Residents in another 20 towns will be required to boil their water, as many have been doing for years.
It has caused health fears and sent tourists packing.
When East Coast beach haven Scamander was put on a permanent boil-water status last month, the effect was immediate, hotel owner Brian Forsyth says.
The Scamander Beach Hotel went from an average 220 rooms per winter month to just 100.
“The damage is indeterminable,” Mr Forsyth said.
“People are not going to ring you up and say, ‘We were going to book there but we can’t because we’ve heard about the boil alert’. They just drive straight through or go and ring somebody else.”

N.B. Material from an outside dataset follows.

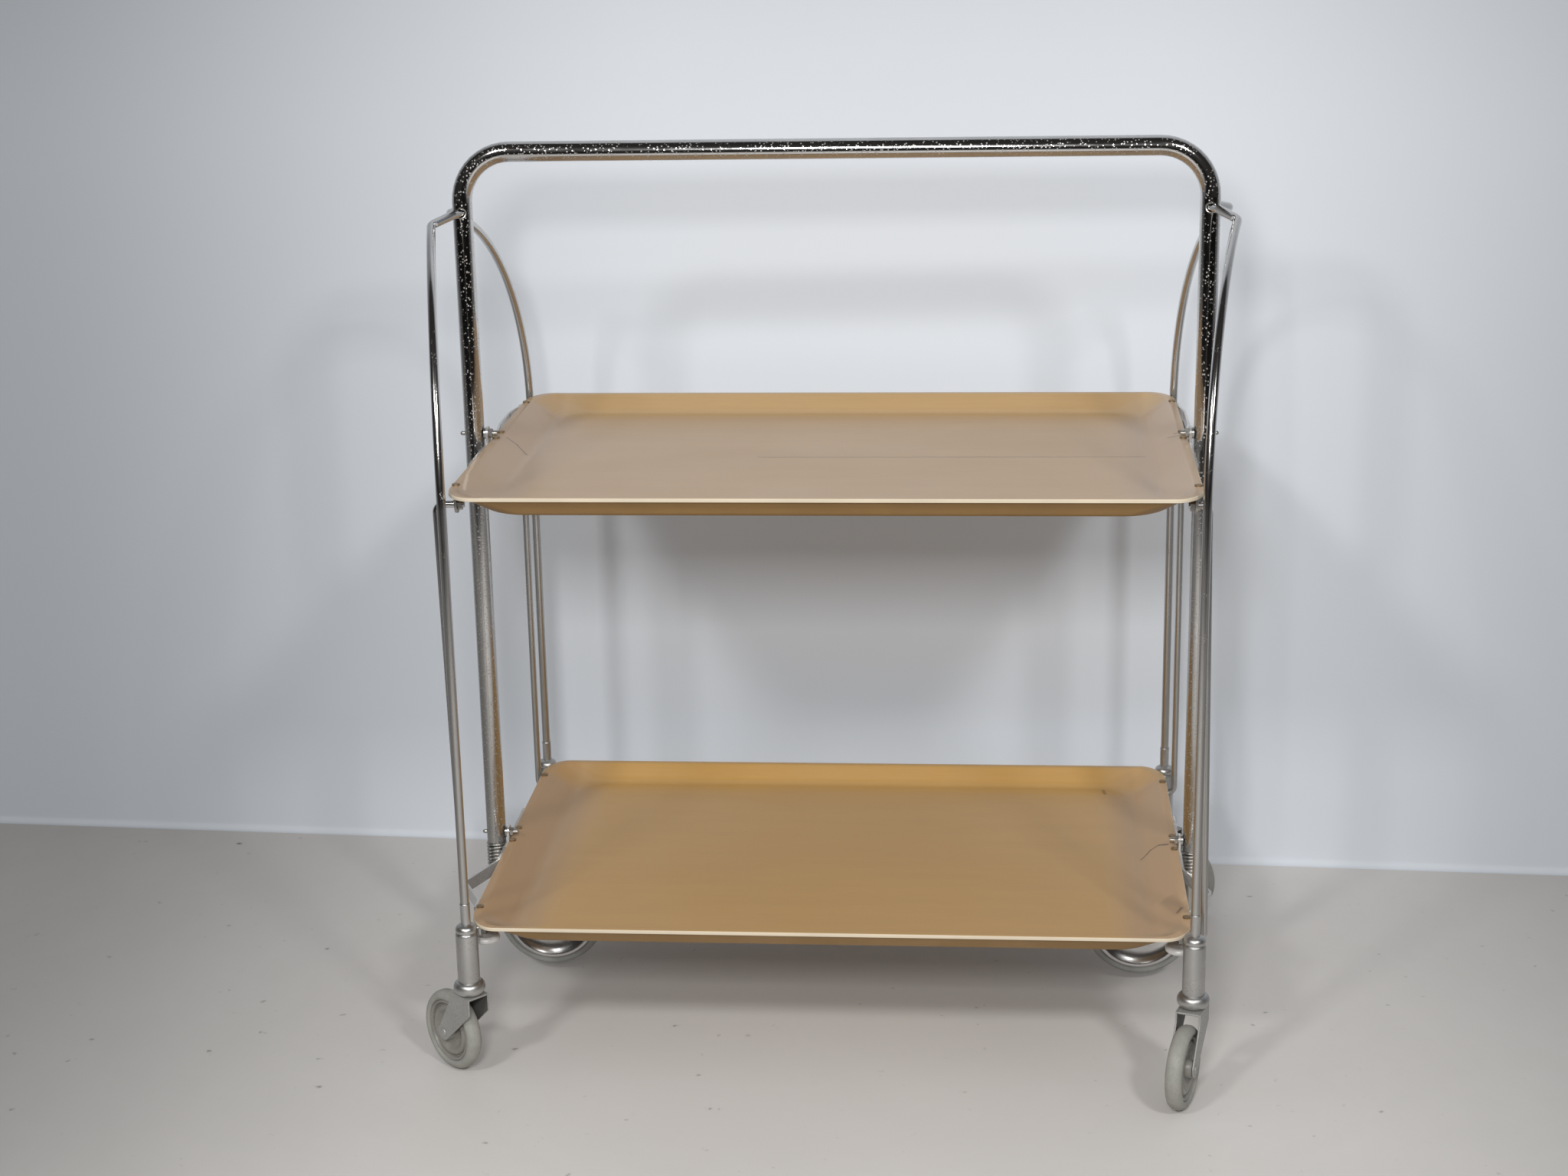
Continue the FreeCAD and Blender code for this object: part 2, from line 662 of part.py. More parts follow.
def build_caster_wheel(corner):
    """Rubber tyre with a rounded tread on a stepped disc with a centre boss."""
    edge = "caster_dia / 2"
    wide = "caster_tread / 2"
    tyre = mirrored_profile([("caster_disc / 2", wide + " - 1.2"), ("caster_disc / 2 + 2", wide),
                             (edge + " - 3", wide), (edge + " - 0.8", wide + " - 1.6"),
                             (edge, wide + " - 4")])
    body = caster_place(lathe(tyre), corner, "caster_trail", edge, ALONG["y"])
    keep(body, "caster_tyre_%s" % corner)
    bore = "axle_dia / 2 + axle_fit"
    rim = "caster_disc / 2"
    disc = mirrored_profile([(bore, "boss_wide / 2"), ("boss_dia / 2 - 1.5", "boss_wide / 2"),
                             ("boss_dia / 2", "disc_thick / 2"), (rim + " - 4.5", "disc_thick / 2"),
                             (rim + " - 3.5", "disc_rim / 2 + 1"), (rim, "disc_rim / 2 + 1")])
    body = caster_place(lathe(disc), corner, "caster_trail", edge, ALONG["y"])
    keep(body, "caster_disc_%s" % corner)


def build_link(corner, sx, sy):
    """Rod between the two trays' corner lugs, cranked inboard at both ends."""
    stand = sy * num("link_stand")
    side_top, side_low = [sx * (num("link_side") + lean) for lean in LEANS[corner]]
    shoulder = sx * num("lug_inner + lug_thick + link_fit")
    top = num("upper_pivot - link_drop")
    low = num("lower_pivot - link_drop")
    corners = [V(shoulder, stand, top), V(side_top, stand, top), V(side_low, stand, low),
               V(shoulder, stand, low)]
    bar = bent_rod(corners, [num("link_bend")] * 2, num("link_dia"))
    reach = num("lug_thick + 2 * link_fit + link_nut_thick + 1.5")
    for height in (top, low):
        pin = Part.makeCylinder(num("link_pin_dia") / 2, reach, V(shoulder, stand, height), V(-sx, 0, 0))
        bar = bar.fuse(pin)
    keep(shaped(bar), "link_rod_%s" % corner)
    nuts = []
    for pivot in ("upper_pivot", "lower_pivot"):
        start, length = along_x(sx, "lug_inner - link_fit - link_nut_thick", "lug_inner - link_fit")
        middle = "%d * link_stand" % sy
        blank = prism("link_nut_flats", length, start, middle, pivot + " - link_drop")
        nuts.append(cut(blank, cylinder("link_pin_dia", length, start, middle, pivot + " - link_drop", "x")))
    keep(group(*nuts), "link_nuts_%s" % corner)


def build_carrier(side, sx):
    """Sprung shaft that slides in the tube's foot and turns inboard to carry a big wheel."""
    x = sx * num("tube_side")
    wheel = sx * num("wheel_side")
    low = num("wheel_height")
    axle_end = num("wheel_back + wheel_wide / 2 + hub_fit + clip_thick + 1")
    corners = [V(x, 0, num("plug_foot + 1")), V(x, 0, low), V(wheel, 0, low), V(wheel, axle_end, low)]
    bends = [num("shaft_bend"), num("shaft_dia / 2 + 1")]
    shaft = shaped(bent_rod(corners, bends, num("shaft_dia")))
    across = "%d * tube_side" % sx
    plug = cylinder("plug_dia", "plug_top - plug_foot", across, 0, "plug_foot")
    seat = cylinder("seat_dia", "seat_thick", across, 0, "seat_top - seat_thick")
    wide = "(bolt_dia + 2 * slot_fit)"
    start = "%s - plug_dia" % across
    slot = box(start, "-%s / 2" % wide, "lower_pivot - slot_travel", "2 * plug_dia", wide, "slot_travel")
    ends = [cylinder(wide, "2 * plug_dia", start, 0, height, "x")
            for height in ("lower_pivot", "lower_pivot - slot_travel")]
    keep(cut(fuse(shaft, plug, seat), fuse(slot, *ends)), "carrier_shaft_%s" % side)


def build_spring(side, sx):
    """Coil spring between the shaft's seat and the tube's end."""
    radius = "(spring_dia - spring_wire) / 2"
    tall = "(tube_bottom - seat_top - spring_wire - 2 * spring_clear)"
    helix = doc.addObject("Part::Helix", "Coil")
    bind(helix, Radius=radius, Height=tall, Pitch=tall + " / spring_turns")
    wire = doc.addObject("Part::Circle", "Wire")
    bind(wire, Radius="spring_wire / 2 * 0.85")
    place(wire, radius, 0, 0, FreeCAD.Rotation(V(1, 0, 0), 90))
    coil = doc.addObject("Part::Sweep", "Spring")
    coil.Sections = [wire]
    coil.Spine = (helix, [])
    coil.Solid = True
    coil.Frenet = True
    place(coil, "%d * tube_side" % sx, 0, "seat_top + spring_wire / 2 + spring_clear")
    keep(coil, "carrier_spring_%s" % side)


def build_big_wheel(side, sx):
    """Dished metal wheel with a rubber tyre, held on the shaft's end by a clip."""
    rim = "(wheel_dia / 2 - tyre_deep)"
    edge = "wheel_dia / 2"
    wide = "wheel_wide / 2"
    bore = "shaft_dia / 2 + hub_fit"
    where = ("%d * wheel_side" % sx, "wheel_back", "wheel_height", ALONG["y"])
    tyre = mirrored_profile([(rim, wide + " - 2"), (edge + " - 4", wide),
                             (edge + " - 1.2", wide + " - 1.6"), (edge, wide + " - 4.5")])
    keep(place(lathe(tyre), *where), "wheel_tyre_%s" % side)
    hub = [(bore, wide), ("hub_boss / 2", wide), ("hub_boss / 2", "hub_web / 2"),
           (rim + " - 10", "hub_web / 2"), (rim + " - hub_wall", wide + " - 1"), (rim, wide + " - 1")]
    keep(place(lathe(mirrored_profile(hub)), *where), "wheel_hub_%s" % side)
    start = "wheel_back + wheel_wide / 2 + hub_fit"
    disc = cylinder("clip_dia", "clip_thick", "%d * wheel_side" % sx, start, "wheel_height", "y")
    hole = cylinder("shaft_dia", "clip_thick", "%d * wheel_side" % sx, start, "wheel_height", "y")
    keep(cut(disc, hole), "wheel_clip_%s" % side)


def check():
    """Stops before any file is written if an object failed or a piece is unsound."""
    doc.recompute()
    for item in doc.Objects:
        if "Invalid" in item.State or "Error" in item.State:
            raise RuntimeError("%s (%s): %s" % (item.Name, item.Label, item.State))
    for item in nodes:
        if item.Shape.isNull() or not item.Shape.isValid() or not item.Shape.Solids:
            raise RuntimeError("unsound piece: %s" % item.Label)


def main():
    build_handle()
    build_pivot_fasteners()
    for tray in ("upper", "lower"):
        build_tray(tray)
        build_straps(tray)
        build_lugs(tray)
        build_rivets(tray)
    for corner, (sx, sy) in CORNERS.items():
        build_leg(corner, sx, sy)
        build_sleeve(corner, sx, sy)
        build_ring(corner, sx, sy)
        build_fork(corner)
        build_caster_axle(corner)
        build_caster_wheel(corner)
        build_link(corner, sx, sy)
    for side, sx in SIDES.items():
        build_carrier(side, sx)
        build_spring(side, sx)
        build_big_wheel(side, sx)
    check()
    os.makedirs("parts", exist_ok=True)
    for item in nodes:
        item.Shape.exportStep("parts/%s.step" % item.Label)
    print("%d pieces" % len(nodes))


main()
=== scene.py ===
import json
import math

import bmesh
import bpy
from mathutils import Matrix, Vector


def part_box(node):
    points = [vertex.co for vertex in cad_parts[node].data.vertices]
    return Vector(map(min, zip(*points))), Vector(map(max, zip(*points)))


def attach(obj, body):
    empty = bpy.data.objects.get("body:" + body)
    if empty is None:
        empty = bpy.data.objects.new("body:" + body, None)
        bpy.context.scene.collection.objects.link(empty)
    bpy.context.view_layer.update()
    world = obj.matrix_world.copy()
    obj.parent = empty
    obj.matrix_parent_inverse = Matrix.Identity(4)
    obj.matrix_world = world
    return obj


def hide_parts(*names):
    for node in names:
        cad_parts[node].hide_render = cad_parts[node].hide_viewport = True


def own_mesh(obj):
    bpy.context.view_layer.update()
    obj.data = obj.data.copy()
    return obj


bl_info = {
    "name": "Folding Tea Trolley",
    "version": (1, 0, 0),
    "blender": (4, 5, 0),
    "location": "View3D > Sidebar > Tea Trolley",
    "description": "Builds a chromed folding tea trolley with two moulded trays",
    "category": "Object",
}

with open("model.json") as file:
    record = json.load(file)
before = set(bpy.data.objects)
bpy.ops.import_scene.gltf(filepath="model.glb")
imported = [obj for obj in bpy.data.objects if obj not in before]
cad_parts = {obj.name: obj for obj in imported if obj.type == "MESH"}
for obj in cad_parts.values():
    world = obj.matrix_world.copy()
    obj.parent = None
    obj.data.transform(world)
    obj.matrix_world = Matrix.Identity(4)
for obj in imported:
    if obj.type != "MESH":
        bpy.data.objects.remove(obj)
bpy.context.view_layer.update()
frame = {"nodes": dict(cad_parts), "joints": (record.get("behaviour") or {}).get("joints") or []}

MM = 0.001
CORNERS = {"front_left": (-1, -1), "front_right": (1, -1), "rear_left": (-1, 1), "rear_right": (1, 1)}
SIDES = {"left": -1, "right": 1}
TRAYS = ("upper", "lower")

# How far each link rod stands outboard of its place at its top and at its foot, in millimetres.
LEANS = {"front_left": (3.5, -1.5), "front_right": (-3.5, 2.0), "rear_left": (-3.5, -3.5), "rear_right": (0, 0)}
# From the middle plane to the handle's upright
TUBE_SIDE = 312.7 * MM
# Inner radius of a solid turned shape, almost on its axis, in millimetres
CORE = 0.2


def limits(node):
    """Low and high corner of a CAD node's box."""
    return [Vector(corner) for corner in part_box(node)]


def middle(node):
    """Centre of a CAD node's box."""
    low, high = limits(node)
    return (low + high) / 2


def span(node, axis):
    """A CAD node's size along one axis."""
    low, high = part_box(node)
    return high[axis] - low[axis]


# Property groups: the sizes and colours a user would change


def number(label, description, default, **more):
    """A number property."""
    return bpy.props.FloatProperty(name=label, description=description, default=default, **more)


def length(label, description, default):
    """A length property in metres."""
    return number(label, description, default, subtype="DISTANCE", unit="LENGTH", precision=5)


def turn(label, description, degrees):
    """An angle property, given in degrees."""
    return number(label, description, math.radians(degrees), subtype="ANGLE")


def tint(label, description, default):
    """A linear colour property."""
    return bpy.props.FloatVectorProperty(
        name=label, description=description, default=default, subtype="COLOR", size=3, min=0.0, max=1.0
    )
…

At Gretna, in the Central Highlands, locals lobbied to get warning signs placed near taps in a park popular with tourists on their way to Strahan.

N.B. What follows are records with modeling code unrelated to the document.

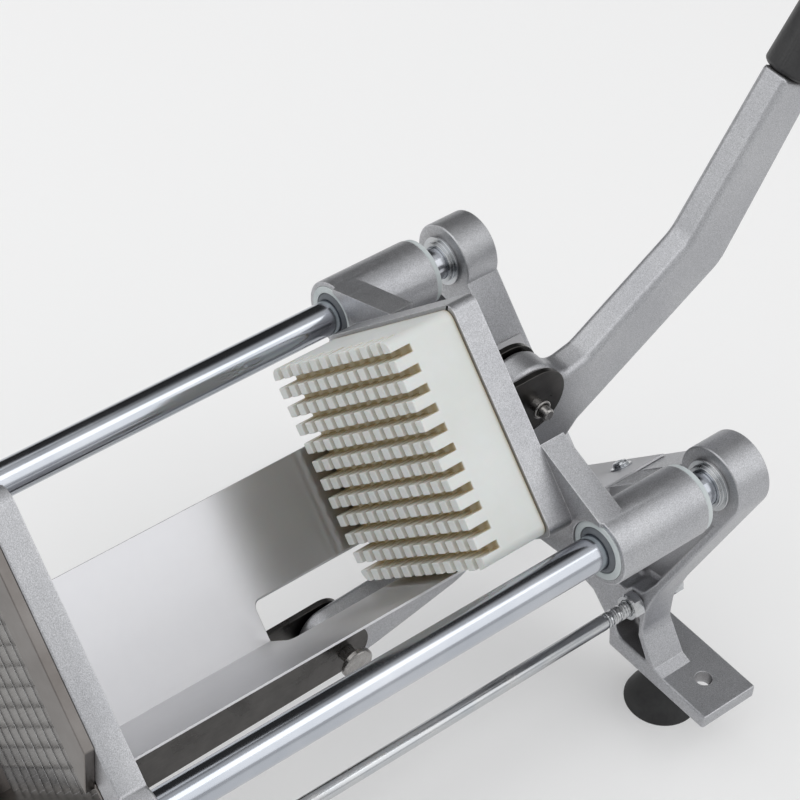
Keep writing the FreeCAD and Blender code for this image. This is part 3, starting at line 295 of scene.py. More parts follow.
looks = {
    "cast": castAluminium(), "rod": mottled("polishedRod", polishedRod), "mirror": mirrorSheet(),
    "blade": bladeSteel(), "sleeve": sleeveSteel(), "plate": darkPlate(),
    "zinc": mottled("brightZinc", brightZinc), "pin": mottled("turnedSteel", turnedSteel),
    "nylon": whiteNylon(), "bush": mottled("greyNylon", greyNylon),
    "seal": mottled("sealRubber", sealRubber), "foot": mottled("footRubber", footRubber), "grip": gripVinyl(),
}
print("materials made:", len(looks))


# ---- tools that make a piece ----


def inScene(name, data):
    item = bpy.data.objects.new(name, data)
    bpy.context.scene.collection.objects.link(item)
    return item


def meshOf(bm, name):
    # The finished mesh of a bmesh, which is freed.
    mesh = bpy.data.meshes.new(name)
    bm.to_mesh(mesh)
    bm.free()
    return mesh


def workedMesh(item):
    # The piece's mesh with its modifiers worked in.
    bpy.context.view_layer.update()
    graph = bpy.context.evaluated_depsgraph_get()
    return bpy.data.meshes.new_from_object(item.evaluated_get(graph))


def addObject(name, mesh, look):
    item = inScene(name, mesh)
    if not mesh.materials:
        mesh.materials.append(looks[look])
    item["look"] = look
    return item


def smooth(item, angle=32):
    mesh = item.data
    mesh.polygons.foreach_set("use_smooth", [True] * len(mesh.polygons))
    mesh.set_sharp_from_angle(angle=math.radians(angle))


def edgeSoftener(item, width, segments=2, angle=32):
    # Live bevel, in millimetres, that gives an edge its highlight.
    change = item.modifiers.new("softEdges", "BEVEL")
    change.width = width / 1000
    change.segments = segments
    change.limit_method = "ANGLE"
    change.angle_limit = math.radians(angle)
    change.use_clamp_overlap = True
    change.harden_normals = True
    change.miter_outer = "MITER_ARC"


def settle(item, body, *nodes):
    # Fix a finished piece to its body, and let it stand for the plain nodes it covers.
    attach(item, body)
    if nodes:
        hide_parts(*nodes)


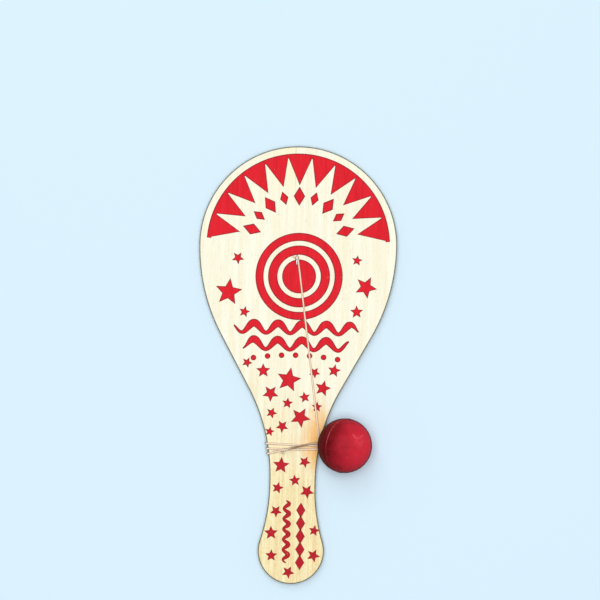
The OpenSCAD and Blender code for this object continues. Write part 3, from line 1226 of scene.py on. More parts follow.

For years, they have warned groups of cyclists not to refill from the taps.
“I said, ‘No, come down to my place and I’ll give you tank water’,” former store owner Kate Barnett said.
“They said, ‘You’re kidding us’. God only knows how many tourists got sick.”
Fewer of them stop now, says Ms Barnett, whose daughter runs Gretna’s pub.
“My daughter had a tourist in the hotel,” she said. “He had this [issue] on his holiday all the way around Tassie.
“He said, ‘I’m getting out of here and I ain’t coming back’.”
The sponge baths for kids, the plastic bottles and the trips to the communal tank were about to end, TasWater announced last week.
All permanent boil and do not consume alerts will be urgently addressed as the water utility injects another $400 million into its 10-year capital works program.
Half of the 24 towns targeted will be drinking water from their taps by the middle of next year, the rest within two years.
TasWater’s council owners will be hit $150 million over the decade to help pay for it all.
MORE: COUNCILS CONSIDER RATE RISES AND CUTS TO SERVICES
In the affected regions, locals are welcoming the news.
“What we benefit from will outweigh our loss to council income,” says Flinders Mayor Carol Cox, where the island’s two major settlements have never known life without water alerts.
The island’s biggest town, Whitemark, has been on a do-not-consume alert after lead was found in its supply.
“It will be a major boost for tourism,” Cr Cox said. “Certainly it’s much easier for tourism businesses if they’ve got potable water on tap.
“It will be much easier for the community to get potable water in times of drought and dry spells like we’ve just come out of.”
At Derby, currently on permanent boil-water status, tourist numbers are exploding with the opening of the town’s mountain bike track.
The North-East town, with surrounding settlements Branxholm, Legerwood, Ringarooma and Winnaleah, is set to reap the benefits of the Ringarooma Valley-treated water scheme.
Dorset Mayor Greg Howard says accommodation and food options in the area have quadrupled but clean water will further boost the area as it prepares to host a round of mountain biking’s Enduro World Series next year.
“Had we still owned our water and sewerage, there is no way in the world we’d put down $20 million to fix those five towns’ water supplies,” Cr Howard said. “It just wouldn’t have been possible.”
Tourists have not been put off coming to Mole Creek’s caves and the Walls of Jerusalem National Park despite its water problems, says publican Doug Westbrook.
Mr Westbrook is confident he will not be ordering in ice or providing bottled water to guests by the end of the year, when TasWater expects a new water-treatment plant to be completed.
“The guys come in to buy their lunches,” he said.
“The weather conditions have been against them but the guys that work on it are pretty confident.”
Even long-time campaigner Ms Barnett, 71, expects something will finally be done about Gretna’s water supply.
“They’d be silly if they didn’t,” she said. “The true green, clean Tasmania – well, what a crock of you-know-what.”
Back at Scamander, Mr Forsyth is sceptical.
He obtained TasWater’s microbial performance tests for the town’s water this month and believes the alerts are unwarranted.
TasWater should pay for an information campaign telling potential visitors the area’s water is safe, he says.
He is not holding his breath that the company’s scheduled lifting of the alert early next year will be met. “I’ll believe it when I see it,” he said.